When the players left the field, the fans behind the dugout went nuts.

It was a sound I hadn’t heard before. Fans were literally screaming for the players they loved. The fans adored that team.

When Hosmer walked by that afternoon, I asked him: “When did you guys turn into the Beatles?” After giving it some thought, I’ve got a theory about that.

If your favorite team goes out and gets a high-priced free agent, you’re probably happy. But you might now feel a special bond with a multi-millionaire celebrity you don’t know and will probably never meet.

As those 2011 rookies grew up and became the best team in baseball, Royals fans were along for the ride every step of the way. That gave those fans a feeling of ownership: The Royals they watched come of age professionally weren’t just pro ballplayers; fans referred to them as “our boys.”

That doesn’t happen in every town with a winning team.

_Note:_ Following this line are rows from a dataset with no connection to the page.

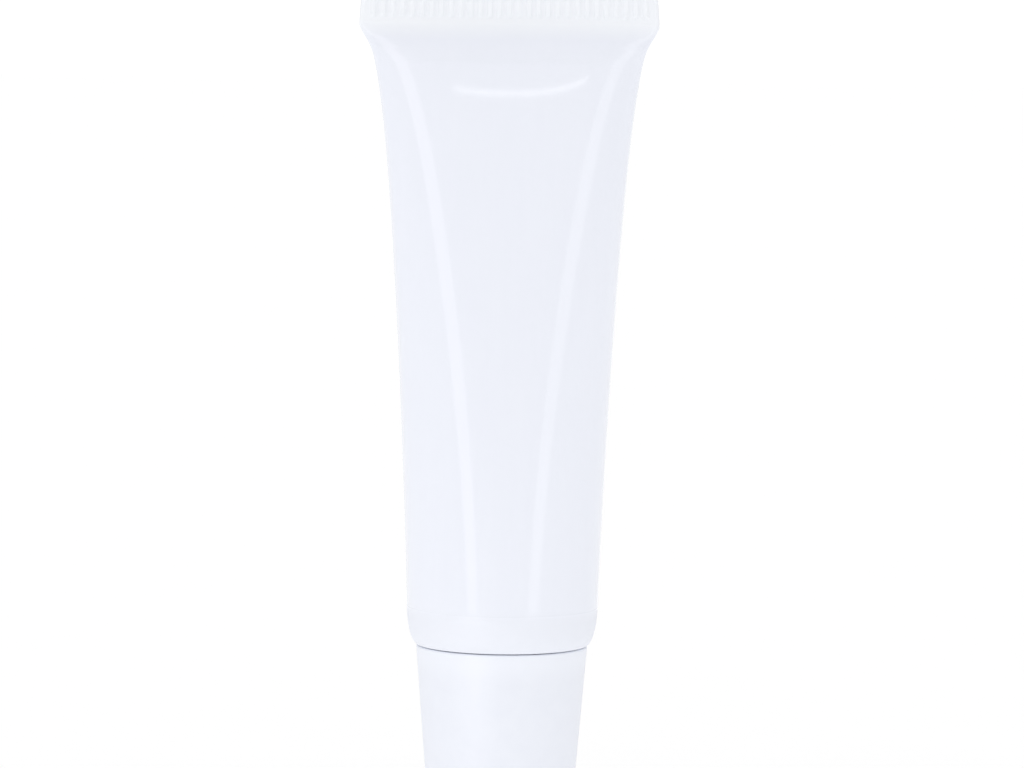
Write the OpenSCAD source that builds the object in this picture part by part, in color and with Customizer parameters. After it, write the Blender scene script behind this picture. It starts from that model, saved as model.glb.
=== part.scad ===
// Lip balm squeeze tube, standing on the closed end of its screw cap.
// Millimetres. Z is up along the tube, X runs along the flat seal, Y through the tube.
// The origin is the middle of the cap's closed end, on the surface the tube stands on.

/* [Sleeve] */
// Outer diameter of the round end of the sleeve
tube_d = 19; // [18:0.5:25]
// Height of the tube from its shoulder to the lower edge of the seal
tube_len = 61.5; // [50:0.25:85]
// Wall thickness of the sleeve
wall = 0.5; // [0.35:0.05:0.7]
// How far in the shoulder's rounded edge reaches
shoulder_r = 1.05; // [0.9:0.05:1.3]
// Height of the shoulder's rounded edge
shoulder_h = 3.6; // [2.4:0.1:3.6]

/* [Seal] */
// Height of the flat heat-pressed seal
seal_h = 5.7; // [4:0.1:8]
// Thickness of the seal over its ribs
seal_t = 1.2; // [0.95:0.05:1.4]
// Height of the plain band under the ribs
seal_band = 0.8; // [0.4:0.1:1.5]
// Distance from one rib to the next
rib_pitch = 0.96; // [0.7:0.02:1.4]
// Depth of the grooves between the ribs
rib_depth = 0.17; // [0.05:0.01:0.2]

/* [Cap] */
// Height of the cap
cap_h = 20; // [19:0.5:24]
// Diameter of the cap at its open rim
cap_rim_d = 17.1; // [16.6:0.1:17.4]
// Diameter of the cap at its closed end
cap_end_d = 13.84; // [13.4:0.02:15]
// Wall thickness of the cap's skirt
cap_wall = 1; // [0.8:0.05:1.2]
// Gap between the cap's rim and the shoulder
rim_gap = 0.1; // [0.1:0.05:0.4]

/* [Neck and nozzle] */
// Diameter of the neck at the root of its thread
neck_d = 8.6; // [8:0.1:8.8]
// Length of the threaded neck
neck_len = 7; // [6:0.1:8]
// Length of the neck and nozzle together
nozzle_len = 14; // [13:0.25:14.5]
// Slant of the nozzle's face from level
slant = 35; // [0:1:40]
// Diameter of the outlet hole
outlet_d = 2; // [1:0.1:2.6]

/* [Balm] */
// How far up the tube the balm reaches, as a share of its height
fill = 0.86; // [0.5:0.01:0.9]

/* [Hidden] */
$fn = 96;

z_face = cap_h + rim_gap;          // the shoulder's flat face
z_edge = z_face + 2;               // lower end of the sleeve's wall
z_skirt = z_face + 3.15;           // top of the head's skirt inside the sleeve
z_seal = z_face + tube_len;        // lower edge of the flat seal
z_top = z_seal + seal_h;           // top of the tube
tube_r = tube_d / 2;
round_per = PI * tube_d;           // every level of the sleeve has this perimeter
flat_w = round_per / 2 - 0.13;     // width once it is pressed flat
sides = 60;                        // points round a level of the sleeve
seal_core = seal_t / 2 - rib_depth; // half the seal's thickness between its ribs

// ---- shape of the sleeve: round at the shoulder, flat at the seal ----

function clamp01(x) = min(1, max(0, x));
function ease(x) = let(u = clamp01(x)) u * u * (3 - 2 * u);

// Share of the widening reached at share t of the height
function widen(t) =
    let(base = t * (0.347 + 0.304 * t + 0.227 * pow(t, 9.7)))
    base + 0.122 * pow(ease((t - 0.932) / 0.068), 2.3);

// Half-width of the sleeve's outside at share t
function half_w(t) = (tube_d + (flat_w - tube_d) * widen(clamp01(t))) / 2;

// Section exponent at share t: 2 is an ellipse, more is flatter across the front and tighter at the sides
function section_n(t) = 2 + 1.2 * pow(clamp01(t), 1.9) + 1.25 * ease((t - 0.935) / 0.035);

// Point of a section of half-width a, half-depth b and exponent n
function sup(c, n) = sign(c) * pow(abs(c), 2 / n);
function on_section(a, b, n, angle) = [a * sup(cos(angle), n), b * sup(sin(angle), n)];

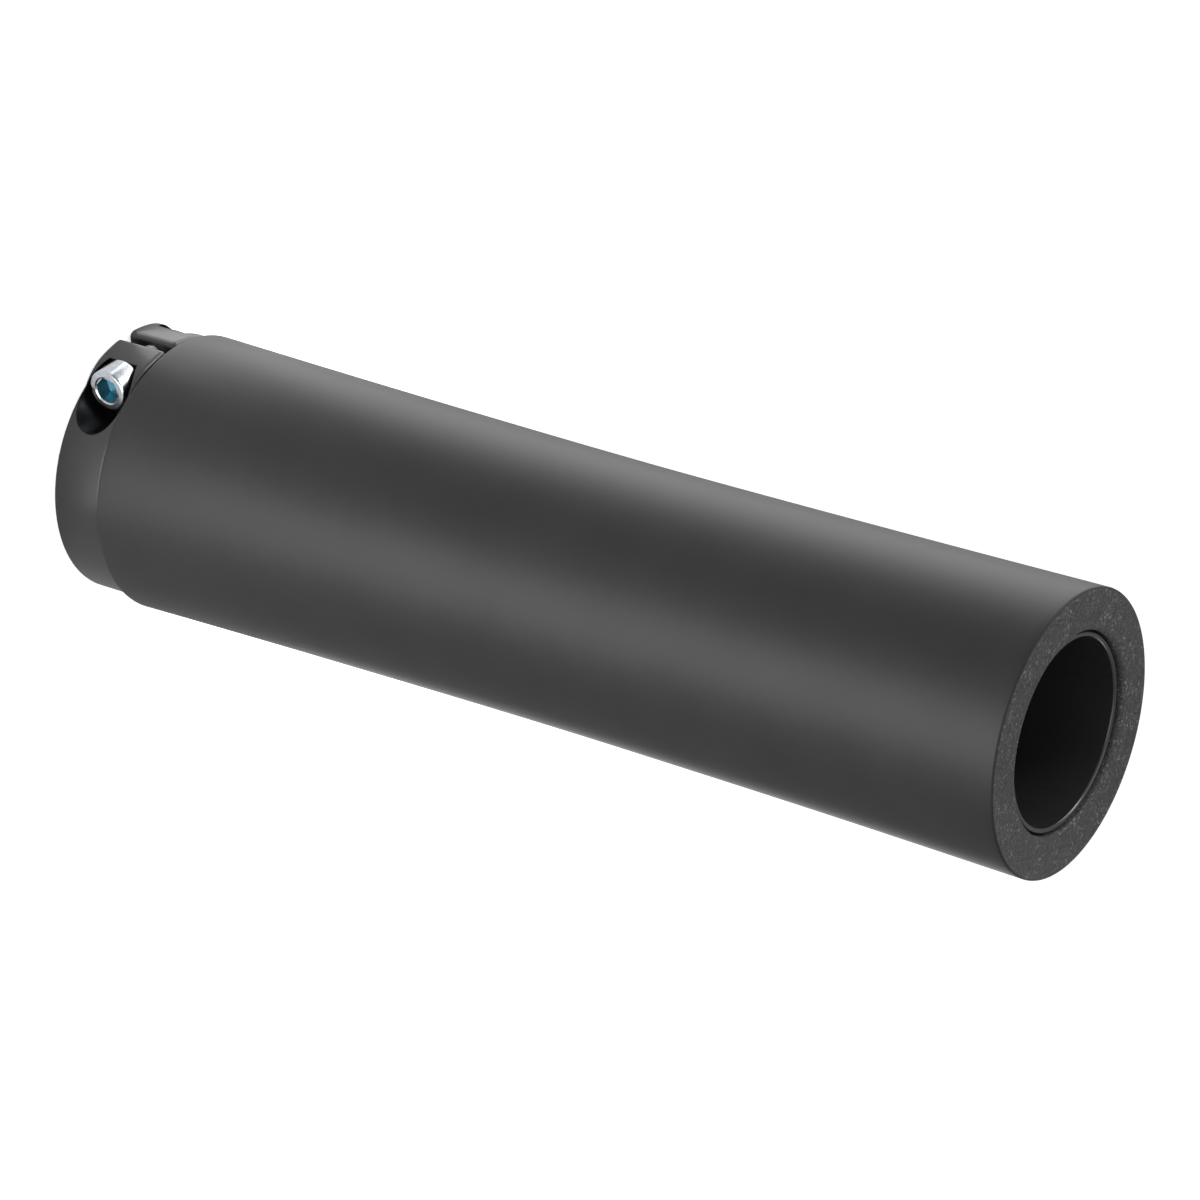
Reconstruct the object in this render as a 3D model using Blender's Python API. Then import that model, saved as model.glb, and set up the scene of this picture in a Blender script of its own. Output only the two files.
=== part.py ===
"""A foam handlebar cover that locks to a 22.2 mm bicycle bar with one clamp.

Four pieces: a waisted foam cover on a thin core tube, and a split clamp ring that
one socket-head bolt pinches round the tube's clamp end.

Metres, +Z up. The bar's centre line is Z. The clamp ring's flat end stands on Z = 0
and the cut end of the foam faces up. The ring's slit opens towards +Y, and the bolt
runs along +X, with its head on the -X side.
"""

import math

import bmesh
import bpy
from mathutils import Matrix, Vector

MM = 0.001

# The bar and the fits
BAR_DIAMETER = 22.2 * MM
BAR_CLEARANCE = 0.05 * MM  # radial, between the bar and the core tube
BOND_GAP = 0.2 * MM  # radial, round the core tube, under the foam and under the ring
SEAT_GAP = 0.15 * MM  # under the bolt head
END_GAP = 0.25 * MM  # between the ring and the foam
THREAD_CLEARANCE = 0.15 * MM  # radial, round the bolt's shank

# Core tube
CORE_WALL = 0.7 * MM
CORE_RECESS = 0.6 * MM  # how far each end of the tube lies inside the cover
CORE_LIP = 0.3 * MM  # radius of the tube's rounded lip
SLOT_WIDTH = 2.0 * MM
SLOT_DEPTH = 5.0 * MM  # how far each slot runs on under the foam, past the ring
SLOT_COUNT = 4

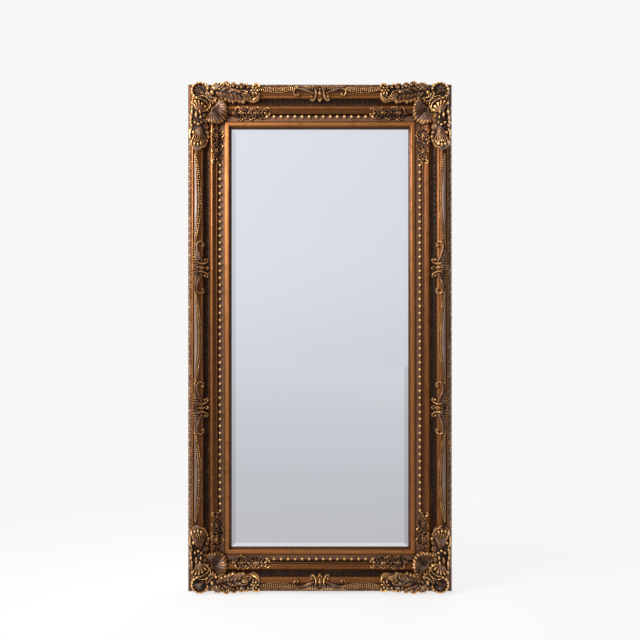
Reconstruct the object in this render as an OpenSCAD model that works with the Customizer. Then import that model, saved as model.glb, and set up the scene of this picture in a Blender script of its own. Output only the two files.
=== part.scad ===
// Carved floor and wall mirror: a bevelled glass in a deep mitred moulding that carries applied
// ornament, closed at the back by a board under turn buttons, with two hinged hanging rings.
// +X is to the viewer's right, +Z is up and the viewer looks along +Y at the front.

/* [Frame] */
// Width of the frame at its outer edge
frame_w = 895; // [820:5:1100]
// Height of the frame at its outer edge
frame_h = 1720; // [1560:10:1900]
// Height of the flat side of the frame, from the back to the carved slope
side_h = 36; // [30:1:40]
// Distance of the side cartouches from the middle of the frame
cartouche_rise = 236; // [200:4:260]

/* [Glass and back] */
// Thickness of the mirror glass
glass_t = 5; // [4:0.5:6]
// Thickness left at the rim of the glass by its bevel
glass_rim_t = 3; // [2:0.5:3.5]
// Width of the bevel
bevel_w = 25; // [15:1:30]
// Thickness of the foam sheet between the glass and the board
foam_t = 2; // [1:0.5:2]
// Thickness of the backing board
board_t = 5; // [4:0.5:6]

/* [Ornament] */
// Diameter of a pearl in the row round the glass
pearl_d = 11; // [8:0.5:12]
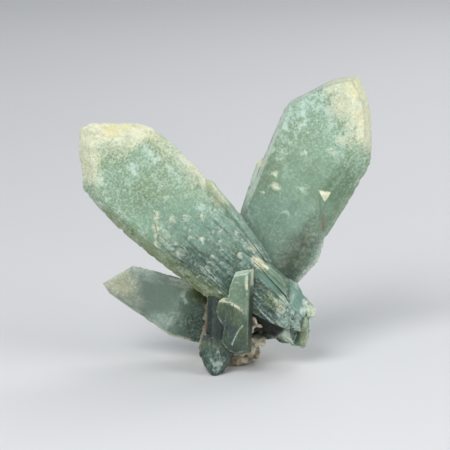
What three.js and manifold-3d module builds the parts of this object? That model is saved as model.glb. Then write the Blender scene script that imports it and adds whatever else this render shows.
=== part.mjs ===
// Prase quartz cluster: two broad blades of green quartz that cross in a V, a small smooth crystal that
// points left, a short upright crystal in front of the crossing, a blue-grey base crystal with the foot
// that the specimen stands on, and the remnant of host rock that they all grew from.
//
// Millimetres. +Z is up, +X is right and -Y is the front. The origin is the middle of the flat cut under
// the host rock, on which the specimen stands together with the foot of the base crystal.
//
// A crystal is described in its own frame: "across" runs over its broad face, "along" runs up its long
// axis towards the tip, and "out" stands on the front face. It starts as a block, and every facet is one
// plane that cuts the block. Overgrown plates, ribs and stubs are small crystals in the same frame.

import * as THREE from 'three';
import { ConvexGeometry } from 'three/addons/geometries/ConvexGeometry.js';
import { mergeVertices } from 'three/addons/utils/BufferGeometryUtils.js';
import Module from 'manifold-3d';

const wasm = await Module();
wasm.setup();

const vec = (x, y, z) => new THREE.Vector3(x, y, z);

// ---------------------------------------------------------------- driving dimensions (mm)

const JOINT_GAP = 0.3;              // clear joint between the crystals and the host rock
const WELD = 1e-4;                  // vertices closer than this are one
const CUTTER = 300;                 // edge of the block whose face makes a facet

// Each outline corner is [across, along, front bevel, back bevel]. The bevels belong to the edge that
// leaves the corner, counter-clockwise as seen from the front, and say how far the front and back
// facets of that edge run in over the broad faces.
const leftBlade = {
  root: vec(21.3, -8.4, 13),
  lean: vec(-0.73, 0.07, 0.68),
  faces: vec(0.11, -0.97, 0.22),
  front: 5.5,
  back: 7,
  outline: [
    [2.5, 2, 2, 5],
    [6.3, 15.5, 1.6, 6],
    [11.8, 36, 2, 7],
    [12.8, 54, 4.2, 6],
    [13.4, 66, 6, 5],
    [12.7, 73, 5, 6],
    [10.9, 76.9, 4, 7],
    [0.9, 87.6, 3, 6],
    [-2, 88.6, 2.5, 5],
    [-7, 84.8, 2.5, 6],
    [-14.8, 75.6, 2, 4],
    [-15.6, 70, 2, 4],
    [-16.2, 60, 2.2, 5],
    [-15.9, 52, 2.4, 6],
    [-14.9, 40, 2.4, 6],
    [-13.4, 26, 2.6, 6],
    [-9, 6, 3, 5],
    [-6, -2, 3, 4],
  ],
};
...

When I reminded Hosmer of the night he and his teammates celebrated beating the Angels in the 2014 ALDS with their fans in a Power & Light bar, and the players bought a round of drinks for the house, he grinned:

“It was epic,” he said.

How many baseball teams party with their fans?

A special time indeed

In most cities, if your team wins a playoff series, you know that a lot of the players are out celebrating afterward. But you also know you’re not invited.

In Kansas City, that Royals team partied with its fans and said, “You gave us your support and we appreciate it, so here’s a round on us.”

That doesn’t make those other cities or other teams bad; it just means that Royals team and this Midwest town had a special relationship.

Hosmer said he still wishes baseball economics allowed the core of baseball teams to stick together throughout their careers and firmly believes that if the core of that 2015 Royals team was still together, “We’d still be winning.”

During our conversation, Hosmer made it clear that he’s moved on. He loves playing in San Diego and loves his new team and teammates.

But he also made it clear that his time in Kansas City was something special — a time he’ll never forget and will always appreciate.

If you miss Hosmer, rest assured Hosmer misses you back.